How to store mussels
You don't want to hang on to them for too terribly long, more than a couple days, but they're fine in the fridge. Especially if you keep them in a bowl lined and topped with a moistened towel or paper towel. Whatever you do, don't keep them in water; fresh water will kill them.
How to cook mussels
Get them hot. They will open. They are cooked.
How to cook delicious mussels
OK, this is the fun part. Mussels have a flavor that's unmistakably oceanic -- salty, briny, minerally. They're not as saline or meaty as clams, not as clear and ringing as oysters, but they're a little earthier, a little down-and-dirtier. And they pair beautifully with anything you can think of that would do well with that salty, earthy bass note.
Earlier, I knocked on the combination of mussels with garlic and shallots, white wine, herbs and butter, but there's a lot to be learned in the basics. You have garlic and shallots (and usually butter or olive oil) as the aromatic base; an acidic liquid to help the steaming and to lighten the flavor; a bunch of fresh herbs towards the end of cooking to add a nice top note, and a finishing stir-in of butter to enrich the broth.
Using this framework, you can start improvising your way to limitless combinations. Basically, if you can imagine a bunch of flavors tasting good together, they will probably be good with mussels. Like a version with leeks or onions (aromatics), bacon (just because) and dark beer (liquid), and finished with a stir-in of crushed or ground nuts for more richness. (And maybe a final splash of malt vinegar or something if it wants a little brightness.)
The handsome chef Barton Seaver (who once chipped the hell out of my cleaver when I was in culinary school with him, and no, that's not a euphemism) has a new, excellently named book, "For Cod and Country," and it's got a bunch of fantastic mussel pairings: mustard in the classic white wine version, with scallions instead of herbs.
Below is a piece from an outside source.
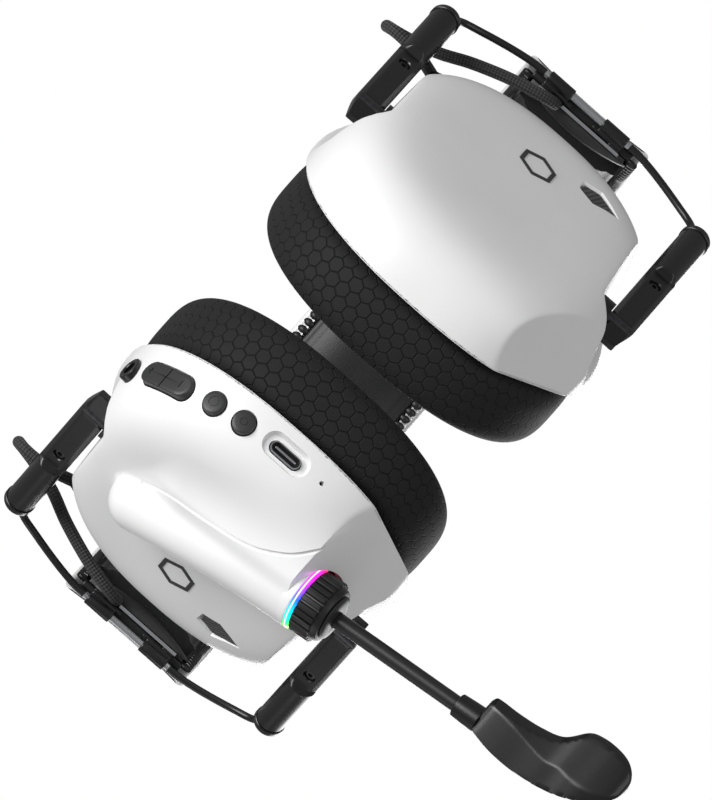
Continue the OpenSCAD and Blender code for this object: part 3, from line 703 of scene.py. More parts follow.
def rib_strip(end, name):
    """A row of pillows: each swells by |sin|^0.7 over its pitch, so that it dips between
    neighbours, and thin pale fins stand in the dips. The inner edge of the row draws outwards
    down each leg, towards the end of the shell."""
    arc, leg = 110, 8
    per = 8
    origin, out = band_stations(leg * RIB_PITCH, arc * per, leg * per)
    step = np.arange(len(origin))
    lobe = (np.abs(np.sin(np.pi * step / per)) ** 0.7)[:, None]
    down = (BAND_Z - origin[:, 1]) / (leg * RIB_PITCH)
    inner = (77.6 + 4.6 * down**1.2)[:, None]
    mid, half = (inner + 83.6) / 2, (83.6 - inner) / 2
    k = np.linspace(0, 2 * np.pi, 20, endpoint=False)
    rad = mid + (half - 0.5 + 0.5 * lobe) * power(np.cos(k), 0.6)
    y = 16.8 + (0.5 + 1.2 * lobe) * power(np.sin(k), 0.6)
    x = origin[:, None, 0] + rad * out[:, None, 0]
    z = origin[:, None, 1] + rad * out[:, None, 1]
    pillows = stack(np.stack([x, end * y, z], 2))
    piece(name, [pillows], "headband", rubber, sharp=60,
          stands_for=[name.replace("pillows", "strip")])
    at = np.arange(per, len(origin) - per, per)
    k = np.linspace(0, np.pi, 7)
    rad = mid[at, :, None] - half[at, :, None] * 0.93 * np.append(np.cos(k), -np.cos(k[:1]))
    y = np.append(16.3 + 1.95 * np.sin(k), 16.3)
    across = np.array([-0.24, 0.24])[:, None]
    go = np.stack([out[at, 1], -out[at, 0]], 1)[:, None, None]
    x = origin[at, None, None, 0] + rad * out[at, None, None, 0] + across * go[..., 0]
    z = origin[at, None, None, 1] + rad * out[at, None, None, 1] + across * go[..., 1]
    fins = [stack(np.stack([a, np.broadcast_to(end * y, a.shape), b], 2)) for a, b in zip(x, z)]
    return piece(name.replace("pillows", "fins"), fins, "headband", fin_white)


def leg_filler(side, name):
    """A dark block between the slider blade and the shell, which closes the end of the leg."""
    block = slab(lambda g: power_box(2.4 + 2 * g, 32 + 2 * g), LEG_Z + 0.5, BAND_Z, 0.4, 0.0)
    return piece(name, [moved(block, lambda p: (p + [83.75, 0, 0]) * [side, 1, 1])], "headband", black)


def band_cover(side, name):
    """A panel crowned across its width, 78.6 + 2.4 t^2 from the middle plane, with a rolled
    lower edge: near the end it steps in along a quarter circle."""
    t = np.linspace(-1, 1, 41)
    z = np.concatenate([LEG_Z + 0.4 + 2.0 * (1 - np.cos(np.linspace(0, np.pi / 2, 7))), [-84, -75.3]])
    roll = np.concatenate([2.0 * (1 - np.sin(np.linspace(0, np.pi / 2, 7))), [0, 0]])
    inner = np.minimum(78.6 + 2.4 * t[None] ** 2 + roll[:, None], 81.35)
    y = 16.0 * t
    front = np.stack([inner, np.broadcast_to(y, inner.shape), np.broadcast_to(z[:, None], inner.shape)], 2)
    back = np.stack([np.full_like(inner, 81.4), np.broadcast_to(y[::-1], inner.shape),
                     np.broadcast_to(z[:, None], inner.shape)], 2)
    rings = np.concatenate([front, back], 1) * [side, 1, 1]
    return piece(name, [stack(rings)], "headband", cover_grey,
                 stands_for=[name.replace("cover", "end")])


# ---- Sliders and yokes ----


def wire_clip(side, name):
    """Two rolled clips on a lug, each a round sleeve with eased ends and a small inner hook."""
    parts = []
    for end in (-1, 1):
        def place(p, end=end):
            return (p @ turn("X", 90).T * [1, -1, 1] + [CLIP_X, 5.0, CLIP_Z]) * [side, end, 1]
        k = np.linspace(0, np.pi / 2, 5)
        edge = [(1.25 + 0.35 * np.sin(x), 0.35 * (1 - np.cos(x))) for x in k]
        sleeve = edge + [(r, 7.7 - z) for r, z in edge[::-1]] + [(1.06, 7.7), (1.06, 0.0)]
        parts.append(moved(lathe(sleeve, 40, loop=True), place))

        def block(low, high, ease_by, end=end):
            mid = (np.array(low) + high) / 2
            size = np.array(high) - low
            outline = lambda g: power_box(size[0] + 2 * g, size[1] + 2 * g)
            slab_part = slab(outline, -size[2] / 2, size[2] / 2, ease_by, ease_by)
            return moved(slab_part, lambda p: (p + mid) * [side, end, 1])
        parts.append(block([83.15, 5.1, -96.9], [85.3, 12.6, -94.9], 0.25))
        parts.append(block([82.4, 9.4, -95.6], [83.4, 12.6, -94.8], 0.15))
        parts.append(block([83.1, 3.6, -96.6], [83.8, 5.3, -95.0], 0.2))
    return piece(name, parts, of_side(name, "slider"), black, stands_for=[name])


def power_box(w, h, count=32):
    """A nearly square outline: a superellipse of power 8."""
    k = np.linspace(0, 2 * np.pi, count, endpoint=False) + np.pi / count
    return np.column_stack([w / 2 * power(np.cos(k), 0.25), h / 2 * power(np.sin(k), 0.25)])


def yoke_wires(side, name):
    ending = in_arm(np.array([[0, -1.6, 49.0], [0, -1.6, 44.5], [0, -1.6, 41.0]]), 1, 1)
    route = np.vstack([WIRE_ROUTE, ending])
    parts = [tube(route * [side, end, 1], 0.95, 28, 6) for end in (-1, 1)]
    return piece(name, parts, of_side(name, "yoke"), black, stands_for=[name])


def arm(side, end, name):
    """A section of flat walls, told by plane_section, carried along the arm. The upper half is
    round outside; below the shoulder it is a flat land between two chamfers, and near the tip
    the land and the sides fall away in facets. A wider sleeve closes the top."""
    z = np.concatenate([
        np.linspace(ARM_TIP, ARM_TIP + 0.5, 4), np.linspace(-6.6, 3.0, 24),
        np.linspace(3.4, ARM_STEP - 1.4, 14), np.linspace(ARM_STEP - 1.3, ARM_STEP + 0.6, 22),
        np.linspace(ARM_STEP + 1, ARM_TOP - 2.2, 12),
    ])
    k = np.linspace(0, 2 * np.pi, 96, endpoint=False)
    up = ease(z, ARM_STEP - 1.2, ARM_STEP + 0.4)
    tip = np.clip((1.5 - z) / 9.0, 0, 1)
    shrink = 0.35 * np.clip((ARM_TIP + 0.5 - z) / 0.5, 0, 1) ** 2
    rings = []
    for level, lift, point, less in zip(z, up, tip, shrink):
        side_wall = ARM_HALF - 1.5 * point ** 1.3
        walls = [(180, ARM_HALF - 2.4 * point), (90, side_wall), (270, side_wall),
                 (135, 4.9 - 2.2 * point), (225, 4.9 - 2.2 * point),
                 (0, 1.8 + 2.0 * lift - 1.3 * point)]
        walls += [(a, 3.04 + 0.76 * lift - 0.5 * point) for a in (-45, 45)]
        if lift > 0:
            walls += [(a, ARM_HALF + 4 * (1 - lift)) for a in (-68, -22, 22, 68)]
        r = plane_section(k, walls, 26) - less
        rings.append(np.column_stack([r * np.cos(k), r * np.sin(k), np.full(len(k), level)]))
    parts = [stack(np.array(rings))]
    sleeve = [(2.9, 2.3), (3.6, 2.3), (3.62, 1.75), (3.9, 1.7), (4.05, 1.55), (4.05, 0.35), (3.95, 0.1),
              (3.7, 0), (3.15, 0), (3.05, 0.3)]
    parts.append(lathe([(r, ARM_TOP - down) for r, down in sleeve], 64))
    parts = [moved(p, lambda q: in_arm(q, side, end)) for p in parts]
    obj = piece(name, parts, of_side(name, "yoke"), black, sharp=24, stands_for=[name])
    hole = lathe([(1.6, 0.7), (1.6, 1.45), (1.9, 2.0), (1.9, 5.0)], 40)
    carve(obj, [moved(hole, lambda q: at_screw(q, side, end))], 24)
    return obj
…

Shallots, roasted until soft and caramelized, with red wine, finished with butter and rosemary. Roasted garlic and IPA or another strong beer, also finished with butter. A fistful of spices, finished with chorizo. (That one's called Mussels Saint-Ex, and it's probably worth buying the book for.)
This isn't a recipe so much as a basic method for steaming mussels; please do improvise with different flavor combinations, liquids, finishers, etc. Serve with big hunks of bread, crisp toasts, French fries, rice, pasta or whatever floats your boat. Allow about 1 pound of mussels per person for a main course, or half that for an appetizer.
- Aromatics, sliced or chopped, to taste (garlic, onion, shallots, ginger, lemongrass, chilies, bacon, salami, you name it. Just make sure it's tasty stuff.)
- ½ cup wine, beer, juice or whatever liquid you'd like (use more for a brothier dish, but the mussels themselves will release a lot of juice)
- 2 pounds mussels, cleaned (see above)
- Herbs, chopped (parsley, thyme, rosemary or others) or other delicate flavor additions, to taste (orange zest? A little more raw shallot?)
- Butter, cream, olive oil, ground nuts or other finishing touch to enrich the broth, to taste
- Lemon, vinegar or some other kind of tart flavoring, to taste, if your liquid isn't very bright
- Salt and pepper, to taste (mussels do tend to be salty, so this might not be necessary)
- Grab a pan big enough to fit all the mussels comfortably, preferably with a lid. Get it hot over medium heat. Add a touch of butter or oil, and sweat or sauté your aromatics. When they're throwing off delicious smells, add the liquid and turn the heat up to high.
- When the liquid is boiling, add the mussels all at once, cover the pan, and give it a couple of good, hard shakes. Peek under the lid after about two minutes to see how they're doing. Once they're open, they're cooked. Give the pan another shake, and another after two minutes or so, until all the shells are open. (If there are stubborn stragglers, way behind the rest, just ditch them. They might be dead, and you don't want to overcook the rest of the mussels waiting for the dead to make contact.)
- Now have a taste of the broth. Season it with salt and pepper if need be, but here's a tip -- when you season, tip the pan and season directly into the broth, and stir it in to dissolve. (Just tossing salt into the pan might get a bunch of it tucked into the mussels' shells, and you won't be able to really tell how seasoned the broth is.)
- Add your herbs, butter and/or other finishers. Stir or toss to combine everything and emulsify the butter to a creamy sauce, and serve right away.